When I sit down with him at Alto in mid-May, he admits that business has dropped considerably in the past week.

“It was a bit more sudden than we expected,” he says. “We had hoped that things would hold steady through the end of the month at least.”

Yet he’s undeterred. He’s excited about the new Mereday’s that will see him elevate his longtime No. 2, Joe Pittman, into the top culinary role. He’s filming a pilot episode for a cooking show that he hopes to run first locally and then shop to national networks.

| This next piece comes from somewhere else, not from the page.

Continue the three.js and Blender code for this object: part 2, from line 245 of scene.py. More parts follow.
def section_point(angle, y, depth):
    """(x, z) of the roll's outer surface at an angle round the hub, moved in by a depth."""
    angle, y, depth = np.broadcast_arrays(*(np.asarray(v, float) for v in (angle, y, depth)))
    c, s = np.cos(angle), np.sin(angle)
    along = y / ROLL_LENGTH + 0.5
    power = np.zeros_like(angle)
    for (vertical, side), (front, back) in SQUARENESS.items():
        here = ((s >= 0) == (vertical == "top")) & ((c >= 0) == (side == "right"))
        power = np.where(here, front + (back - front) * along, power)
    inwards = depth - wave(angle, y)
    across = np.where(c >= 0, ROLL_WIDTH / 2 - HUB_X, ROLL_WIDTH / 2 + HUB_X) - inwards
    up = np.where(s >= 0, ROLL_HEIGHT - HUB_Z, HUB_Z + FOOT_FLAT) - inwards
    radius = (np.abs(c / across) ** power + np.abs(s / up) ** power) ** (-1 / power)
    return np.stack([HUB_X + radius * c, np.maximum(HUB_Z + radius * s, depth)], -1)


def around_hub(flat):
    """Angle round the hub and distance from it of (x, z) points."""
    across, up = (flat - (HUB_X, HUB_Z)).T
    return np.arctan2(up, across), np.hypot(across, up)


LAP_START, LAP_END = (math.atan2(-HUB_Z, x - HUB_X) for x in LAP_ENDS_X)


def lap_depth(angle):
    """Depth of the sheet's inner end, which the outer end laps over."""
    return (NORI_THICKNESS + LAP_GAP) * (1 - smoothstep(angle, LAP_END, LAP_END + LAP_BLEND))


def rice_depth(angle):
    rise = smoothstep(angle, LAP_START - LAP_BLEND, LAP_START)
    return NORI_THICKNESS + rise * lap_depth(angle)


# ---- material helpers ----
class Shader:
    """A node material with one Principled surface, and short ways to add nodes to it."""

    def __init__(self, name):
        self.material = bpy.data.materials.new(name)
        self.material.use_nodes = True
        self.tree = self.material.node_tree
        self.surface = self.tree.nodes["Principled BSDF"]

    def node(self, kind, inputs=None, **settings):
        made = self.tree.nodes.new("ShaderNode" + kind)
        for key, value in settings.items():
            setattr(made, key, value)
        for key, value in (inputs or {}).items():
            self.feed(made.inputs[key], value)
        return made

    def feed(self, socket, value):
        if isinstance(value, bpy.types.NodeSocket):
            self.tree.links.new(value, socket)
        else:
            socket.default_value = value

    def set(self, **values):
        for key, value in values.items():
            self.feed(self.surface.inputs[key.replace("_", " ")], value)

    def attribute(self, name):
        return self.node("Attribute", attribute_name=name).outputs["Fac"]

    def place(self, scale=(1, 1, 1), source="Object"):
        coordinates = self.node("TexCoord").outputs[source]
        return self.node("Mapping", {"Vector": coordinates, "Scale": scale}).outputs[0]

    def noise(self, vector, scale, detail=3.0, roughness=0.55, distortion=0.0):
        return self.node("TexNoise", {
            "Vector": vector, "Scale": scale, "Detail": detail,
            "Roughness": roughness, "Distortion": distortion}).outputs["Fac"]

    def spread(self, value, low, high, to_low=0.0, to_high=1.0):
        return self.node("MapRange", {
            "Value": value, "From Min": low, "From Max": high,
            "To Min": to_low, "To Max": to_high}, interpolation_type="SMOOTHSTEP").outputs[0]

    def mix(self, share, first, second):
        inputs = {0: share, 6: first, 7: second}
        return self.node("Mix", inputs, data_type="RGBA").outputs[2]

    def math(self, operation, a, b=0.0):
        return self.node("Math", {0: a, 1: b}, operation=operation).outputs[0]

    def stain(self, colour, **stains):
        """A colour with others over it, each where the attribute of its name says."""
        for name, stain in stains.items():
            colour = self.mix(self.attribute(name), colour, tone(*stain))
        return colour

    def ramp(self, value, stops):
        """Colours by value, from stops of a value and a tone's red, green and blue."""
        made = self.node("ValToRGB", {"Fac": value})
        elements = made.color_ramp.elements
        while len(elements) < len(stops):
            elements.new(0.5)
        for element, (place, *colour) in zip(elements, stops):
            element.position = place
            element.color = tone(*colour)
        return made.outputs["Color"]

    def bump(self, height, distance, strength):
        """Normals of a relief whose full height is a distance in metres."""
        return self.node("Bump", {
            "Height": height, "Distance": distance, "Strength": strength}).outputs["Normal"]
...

After filming in the kitchen before the dinner crowd arrives at his Naples Bay eatery, Mereday kicks back at the bar with his sommelier and a local wine distributor. He’s trying some new wines that are just coming into the market. There’s a perfectly balanced rose and a Barolo that needs another year or so before it’s ready.

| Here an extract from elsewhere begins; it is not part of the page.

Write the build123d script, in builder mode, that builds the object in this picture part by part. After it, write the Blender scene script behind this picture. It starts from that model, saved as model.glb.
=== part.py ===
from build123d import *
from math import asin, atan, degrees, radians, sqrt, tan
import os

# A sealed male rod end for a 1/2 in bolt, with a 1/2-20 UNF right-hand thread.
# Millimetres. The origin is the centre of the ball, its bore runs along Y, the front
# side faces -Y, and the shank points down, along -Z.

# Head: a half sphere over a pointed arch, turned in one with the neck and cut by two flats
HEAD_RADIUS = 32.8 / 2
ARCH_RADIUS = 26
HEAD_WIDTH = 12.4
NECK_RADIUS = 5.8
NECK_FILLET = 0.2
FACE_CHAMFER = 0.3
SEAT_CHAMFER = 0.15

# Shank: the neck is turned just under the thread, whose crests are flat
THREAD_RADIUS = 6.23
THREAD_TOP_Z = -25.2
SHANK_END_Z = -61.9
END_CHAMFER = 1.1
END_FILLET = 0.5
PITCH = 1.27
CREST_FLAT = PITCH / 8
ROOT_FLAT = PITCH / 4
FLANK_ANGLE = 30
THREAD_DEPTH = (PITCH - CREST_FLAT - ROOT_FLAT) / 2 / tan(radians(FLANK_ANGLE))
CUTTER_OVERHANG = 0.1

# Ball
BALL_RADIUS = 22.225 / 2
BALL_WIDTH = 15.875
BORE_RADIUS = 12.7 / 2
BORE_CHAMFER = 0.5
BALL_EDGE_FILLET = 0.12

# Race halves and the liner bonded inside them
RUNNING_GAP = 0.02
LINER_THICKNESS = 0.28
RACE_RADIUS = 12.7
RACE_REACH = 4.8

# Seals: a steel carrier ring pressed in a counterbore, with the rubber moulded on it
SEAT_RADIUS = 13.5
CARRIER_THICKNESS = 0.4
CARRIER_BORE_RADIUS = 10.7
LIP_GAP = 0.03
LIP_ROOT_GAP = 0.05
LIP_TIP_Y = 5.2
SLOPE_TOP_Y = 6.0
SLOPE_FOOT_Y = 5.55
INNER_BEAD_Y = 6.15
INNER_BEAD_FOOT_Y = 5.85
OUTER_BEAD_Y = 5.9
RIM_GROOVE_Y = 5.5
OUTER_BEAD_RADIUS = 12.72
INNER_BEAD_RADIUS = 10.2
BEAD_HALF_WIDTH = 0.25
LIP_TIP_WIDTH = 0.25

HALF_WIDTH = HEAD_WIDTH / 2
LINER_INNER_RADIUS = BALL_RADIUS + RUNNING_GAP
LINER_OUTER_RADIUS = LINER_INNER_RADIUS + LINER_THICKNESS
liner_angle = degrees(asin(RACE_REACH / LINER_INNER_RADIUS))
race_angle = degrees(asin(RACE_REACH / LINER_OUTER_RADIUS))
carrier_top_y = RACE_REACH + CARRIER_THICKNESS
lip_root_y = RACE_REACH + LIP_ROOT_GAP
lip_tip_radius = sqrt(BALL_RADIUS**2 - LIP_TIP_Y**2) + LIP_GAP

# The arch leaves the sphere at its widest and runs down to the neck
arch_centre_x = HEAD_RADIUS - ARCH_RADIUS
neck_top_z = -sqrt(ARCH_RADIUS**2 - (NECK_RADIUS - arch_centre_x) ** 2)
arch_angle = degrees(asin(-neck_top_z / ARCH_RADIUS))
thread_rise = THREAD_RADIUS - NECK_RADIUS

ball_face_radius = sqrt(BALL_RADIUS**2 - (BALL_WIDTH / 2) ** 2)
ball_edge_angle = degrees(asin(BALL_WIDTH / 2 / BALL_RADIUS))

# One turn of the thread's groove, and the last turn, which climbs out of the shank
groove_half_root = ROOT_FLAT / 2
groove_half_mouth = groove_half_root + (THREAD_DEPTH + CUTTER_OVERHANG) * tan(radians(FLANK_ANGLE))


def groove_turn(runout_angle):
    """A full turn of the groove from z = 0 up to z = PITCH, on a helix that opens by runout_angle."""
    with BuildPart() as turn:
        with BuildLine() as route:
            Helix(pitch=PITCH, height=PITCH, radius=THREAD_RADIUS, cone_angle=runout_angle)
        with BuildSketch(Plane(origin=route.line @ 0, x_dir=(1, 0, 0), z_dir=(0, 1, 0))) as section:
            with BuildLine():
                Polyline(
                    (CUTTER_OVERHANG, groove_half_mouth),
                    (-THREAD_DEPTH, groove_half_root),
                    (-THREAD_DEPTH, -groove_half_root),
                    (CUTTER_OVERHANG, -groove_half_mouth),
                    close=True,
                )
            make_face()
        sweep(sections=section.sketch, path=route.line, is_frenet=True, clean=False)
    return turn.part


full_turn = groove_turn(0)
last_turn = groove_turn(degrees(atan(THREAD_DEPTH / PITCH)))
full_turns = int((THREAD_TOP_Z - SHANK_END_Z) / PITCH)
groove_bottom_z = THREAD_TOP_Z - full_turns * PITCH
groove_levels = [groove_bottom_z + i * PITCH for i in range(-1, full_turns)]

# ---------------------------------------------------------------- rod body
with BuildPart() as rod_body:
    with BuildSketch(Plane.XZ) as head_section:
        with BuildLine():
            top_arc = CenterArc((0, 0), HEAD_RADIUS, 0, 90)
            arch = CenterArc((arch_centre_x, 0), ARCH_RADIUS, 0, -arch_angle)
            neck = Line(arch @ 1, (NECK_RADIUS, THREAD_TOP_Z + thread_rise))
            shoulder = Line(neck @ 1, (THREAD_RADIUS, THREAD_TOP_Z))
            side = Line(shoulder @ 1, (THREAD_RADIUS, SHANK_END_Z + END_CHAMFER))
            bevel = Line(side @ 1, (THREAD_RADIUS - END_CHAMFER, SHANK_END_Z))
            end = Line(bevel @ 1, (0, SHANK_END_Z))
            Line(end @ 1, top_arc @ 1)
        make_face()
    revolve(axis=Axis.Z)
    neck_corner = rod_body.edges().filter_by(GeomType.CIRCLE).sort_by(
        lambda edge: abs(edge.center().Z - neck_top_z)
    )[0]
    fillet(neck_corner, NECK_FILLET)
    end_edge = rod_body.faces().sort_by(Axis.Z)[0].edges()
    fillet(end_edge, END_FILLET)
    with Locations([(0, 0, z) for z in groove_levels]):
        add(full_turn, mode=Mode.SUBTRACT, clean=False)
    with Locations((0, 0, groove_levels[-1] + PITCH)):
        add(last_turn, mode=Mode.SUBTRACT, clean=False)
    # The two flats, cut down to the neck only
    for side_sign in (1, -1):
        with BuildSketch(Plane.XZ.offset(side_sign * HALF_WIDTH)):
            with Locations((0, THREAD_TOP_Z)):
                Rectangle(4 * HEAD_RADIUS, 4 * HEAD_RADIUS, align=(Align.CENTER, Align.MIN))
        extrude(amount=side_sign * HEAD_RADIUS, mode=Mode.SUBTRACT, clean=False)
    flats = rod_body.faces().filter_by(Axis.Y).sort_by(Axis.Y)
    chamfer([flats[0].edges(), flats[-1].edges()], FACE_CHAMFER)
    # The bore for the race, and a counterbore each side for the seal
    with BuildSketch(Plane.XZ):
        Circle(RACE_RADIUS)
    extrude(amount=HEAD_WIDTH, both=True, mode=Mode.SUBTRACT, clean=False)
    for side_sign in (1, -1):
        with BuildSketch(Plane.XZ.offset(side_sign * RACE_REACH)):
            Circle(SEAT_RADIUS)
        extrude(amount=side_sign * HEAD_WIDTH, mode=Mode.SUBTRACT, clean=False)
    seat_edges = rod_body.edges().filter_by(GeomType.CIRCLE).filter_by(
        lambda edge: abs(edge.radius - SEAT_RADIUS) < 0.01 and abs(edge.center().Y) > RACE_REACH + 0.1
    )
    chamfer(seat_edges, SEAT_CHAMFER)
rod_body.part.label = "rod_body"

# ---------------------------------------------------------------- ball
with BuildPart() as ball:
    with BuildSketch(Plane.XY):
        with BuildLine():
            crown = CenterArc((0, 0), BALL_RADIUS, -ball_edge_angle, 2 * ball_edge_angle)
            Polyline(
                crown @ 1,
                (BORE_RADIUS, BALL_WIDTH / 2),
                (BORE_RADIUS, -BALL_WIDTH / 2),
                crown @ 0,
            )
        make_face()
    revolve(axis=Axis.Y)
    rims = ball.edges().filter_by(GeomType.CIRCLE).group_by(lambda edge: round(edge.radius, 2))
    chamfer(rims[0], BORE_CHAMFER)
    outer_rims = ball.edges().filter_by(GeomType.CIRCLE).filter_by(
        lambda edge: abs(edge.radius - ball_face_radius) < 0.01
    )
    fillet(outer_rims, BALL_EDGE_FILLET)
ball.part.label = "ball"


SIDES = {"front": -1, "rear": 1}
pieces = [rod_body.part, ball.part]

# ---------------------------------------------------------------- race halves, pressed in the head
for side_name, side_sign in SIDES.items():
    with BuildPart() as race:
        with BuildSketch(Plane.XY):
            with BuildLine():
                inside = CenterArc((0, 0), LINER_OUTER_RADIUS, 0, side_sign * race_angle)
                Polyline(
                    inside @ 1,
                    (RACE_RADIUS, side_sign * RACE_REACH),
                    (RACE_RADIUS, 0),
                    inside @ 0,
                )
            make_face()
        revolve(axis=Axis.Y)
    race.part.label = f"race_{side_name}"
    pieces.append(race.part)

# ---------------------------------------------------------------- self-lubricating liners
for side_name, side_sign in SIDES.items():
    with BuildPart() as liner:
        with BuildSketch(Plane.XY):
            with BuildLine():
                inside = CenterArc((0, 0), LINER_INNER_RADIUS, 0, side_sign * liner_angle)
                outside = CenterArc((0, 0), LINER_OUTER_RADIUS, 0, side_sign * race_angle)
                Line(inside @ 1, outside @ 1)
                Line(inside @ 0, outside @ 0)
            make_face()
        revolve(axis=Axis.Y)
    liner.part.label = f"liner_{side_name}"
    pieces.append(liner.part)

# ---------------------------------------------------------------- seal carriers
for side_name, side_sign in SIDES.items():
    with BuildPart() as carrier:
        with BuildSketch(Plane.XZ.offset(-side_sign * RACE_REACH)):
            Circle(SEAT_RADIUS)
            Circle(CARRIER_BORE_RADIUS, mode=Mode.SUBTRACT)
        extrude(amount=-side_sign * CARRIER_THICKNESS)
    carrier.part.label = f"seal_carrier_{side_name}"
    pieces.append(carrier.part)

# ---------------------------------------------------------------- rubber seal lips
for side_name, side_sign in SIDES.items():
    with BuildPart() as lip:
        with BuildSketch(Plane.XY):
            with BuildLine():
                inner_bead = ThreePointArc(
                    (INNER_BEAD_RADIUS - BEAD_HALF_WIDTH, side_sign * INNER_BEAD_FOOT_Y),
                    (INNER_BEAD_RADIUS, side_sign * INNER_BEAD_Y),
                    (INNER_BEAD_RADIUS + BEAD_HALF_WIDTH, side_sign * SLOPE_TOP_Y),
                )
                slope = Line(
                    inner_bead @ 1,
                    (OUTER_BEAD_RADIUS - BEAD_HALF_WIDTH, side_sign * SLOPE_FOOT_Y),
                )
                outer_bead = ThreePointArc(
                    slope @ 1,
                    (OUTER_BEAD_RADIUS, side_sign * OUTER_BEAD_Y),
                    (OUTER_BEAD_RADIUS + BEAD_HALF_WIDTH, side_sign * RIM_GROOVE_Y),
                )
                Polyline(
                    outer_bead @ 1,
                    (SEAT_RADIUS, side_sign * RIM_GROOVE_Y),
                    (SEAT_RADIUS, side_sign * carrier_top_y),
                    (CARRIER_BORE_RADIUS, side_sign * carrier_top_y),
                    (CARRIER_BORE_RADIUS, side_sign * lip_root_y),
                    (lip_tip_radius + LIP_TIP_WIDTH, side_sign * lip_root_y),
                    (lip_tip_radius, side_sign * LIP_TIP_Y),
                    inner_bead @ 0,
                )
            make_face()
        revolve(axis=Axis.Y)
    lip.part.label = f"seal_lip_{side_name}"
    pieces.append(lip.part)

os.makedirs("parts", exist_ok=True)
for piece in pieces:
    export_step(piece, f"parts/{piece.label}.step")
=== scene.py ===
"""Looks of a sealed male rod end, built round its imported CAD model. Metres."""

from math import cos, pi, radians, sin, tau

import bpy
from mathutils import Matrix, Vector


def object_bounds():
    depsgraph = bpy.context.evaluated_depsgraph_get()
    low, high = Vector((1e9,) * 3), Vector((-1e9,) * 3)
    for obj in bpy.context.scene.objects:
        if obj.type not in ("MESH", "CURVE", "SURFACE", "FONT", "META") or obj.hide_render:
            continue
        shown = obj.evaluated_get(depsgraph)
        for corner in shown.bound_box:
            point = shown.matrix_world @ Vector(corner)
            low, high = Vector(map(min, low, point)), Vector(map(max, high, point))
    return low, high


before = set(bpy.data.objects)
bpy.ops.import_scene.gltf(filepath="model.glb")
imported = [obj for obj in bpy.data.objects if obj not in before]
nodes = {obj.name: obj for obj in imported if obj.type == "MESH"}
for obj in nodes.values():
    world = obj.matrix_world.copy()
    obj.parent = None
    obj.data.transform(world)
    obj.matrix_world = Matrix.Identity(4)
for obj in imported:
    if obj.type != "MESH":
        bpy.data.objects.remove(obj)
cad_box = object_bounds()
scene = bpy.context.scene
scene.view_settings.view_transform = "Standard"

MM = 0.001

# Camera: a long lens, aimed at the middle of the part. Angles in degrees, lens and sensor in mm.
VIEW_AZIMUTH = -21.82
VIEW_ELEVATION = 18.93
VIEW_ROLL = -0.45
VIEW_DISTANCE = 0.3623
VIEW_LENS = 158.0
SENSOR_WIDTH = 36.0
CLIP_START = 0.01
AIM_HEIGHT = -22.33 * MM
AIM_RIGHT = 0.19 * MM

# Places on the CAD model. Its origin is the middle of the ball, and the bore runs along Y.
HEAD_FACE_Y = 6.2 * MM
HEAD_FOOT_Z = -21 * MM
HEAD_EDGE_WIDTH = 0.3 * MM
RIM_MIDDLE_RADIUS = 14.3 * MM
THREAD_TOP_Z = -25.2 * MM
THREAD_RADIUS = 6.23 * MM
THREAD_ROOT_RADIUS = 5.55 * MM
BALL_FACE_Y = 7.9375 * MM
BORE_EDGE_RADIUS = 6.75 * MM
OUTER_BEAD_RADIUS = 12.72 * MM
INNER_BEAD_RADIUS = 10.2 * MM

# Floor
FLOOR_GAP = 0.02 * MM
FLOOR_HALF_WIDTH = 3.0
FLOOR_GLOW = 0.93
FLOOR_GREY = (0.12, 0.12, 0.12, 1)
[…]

Although he’s got dozens of other things on his plate, Mereday makes time for the tasting because he wants to personally sign off on every wine on the menu. It’s part quality control and part desire to learn more about wine.

Every so often, he takes a few minutes and jets to the kitchen. He’ll pop back out with a plate of pasta with morels or make sure to have someone try his pastry chef ’s bread. There’s a sense of unbridled joy as he runs back to his personal wine collection to grab a bottle of a California Cabernet he particularly loves.

And it’s in this moment that you see what his wife sees when she says you just have to have faith it’s all going to work out. Because if Mereday’s Fine Dining fails, if Alto Live Jazz Kitchen plays the wrong notes, it’s hard to imagine Charles Mereday doing anything but this.